A (mush)room of one’s own: feminism, posthumanism and race in Sofia Coppola’s The Beguiled
Keywords:
The Beguiled, Sofia Coppola, Anthropocene, Mushrooms, Posthumanism, Feminism, RaceAbstract
The Beguiled (Sofia Coppola, USA, 2017) is one of several recent films to feature mushrooms as a prominent plot device. In this essay, I argue that the use of mushrooms here allows cinema to engage with issues surrounding the Anthropocene, or the period in which capitalist man has shaped the world more than the world has shaped capitalist man. I shall in particular propose that the association between women and fungi suggests that the Anthropocene entails an anthropocentric and patriarchal worldview.
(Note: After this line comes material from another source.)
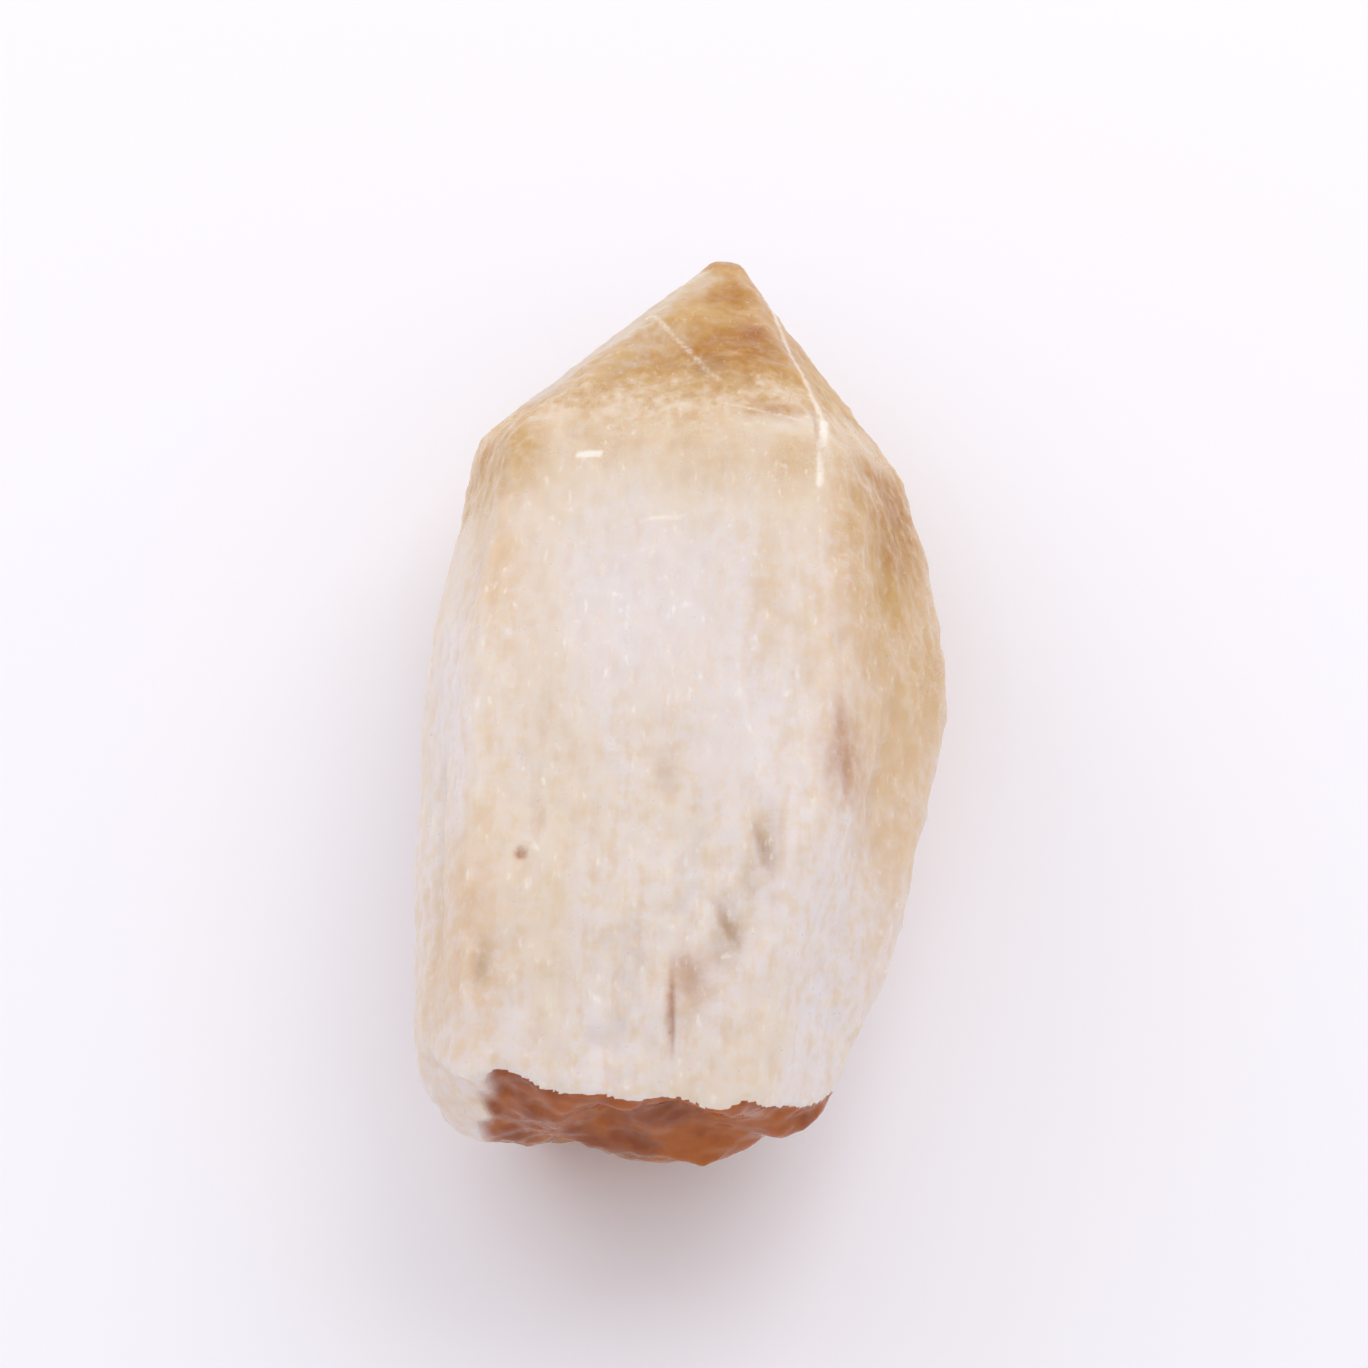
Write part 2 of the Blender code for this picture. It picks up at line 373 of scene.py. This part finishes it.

That is, The Beguiled suggests that the Anthropocene is defined specifically by capitalist man – whose world must now be replaced by one that might be deemed feminist and posthuman, not least because of how the women at the film’s all-girls’ private school work with mushrooms to bring down the central male figure, Civil War soldier Corporal John McBurney (Colin Farrell). However, The Beguiled also posits the limits of such a feminist and posthuman world both through its Civil War setting and through its status as an adaptation-cum-remake of Don Siegel’s 1971 film of the same name. For, by omitting from her film the central character of Hallie, who is played in Siegel’s “original” by Mae Mercer, and which character is in Thomas P. Cullinan’s source novel known as Mattie, Coppola conscientiously raises the issue of race – precisely by rendering it invisible/absent. This omission is not necessarily racist in intent, however, for in her elliptical style and in her use of the Madewood Plantation House as a location, Coppola subtly suggests that cinema itself is a force for the white Anthropocene, and that blackness, like a mushroom and like woman, will emerge as its post-cinematic replacement.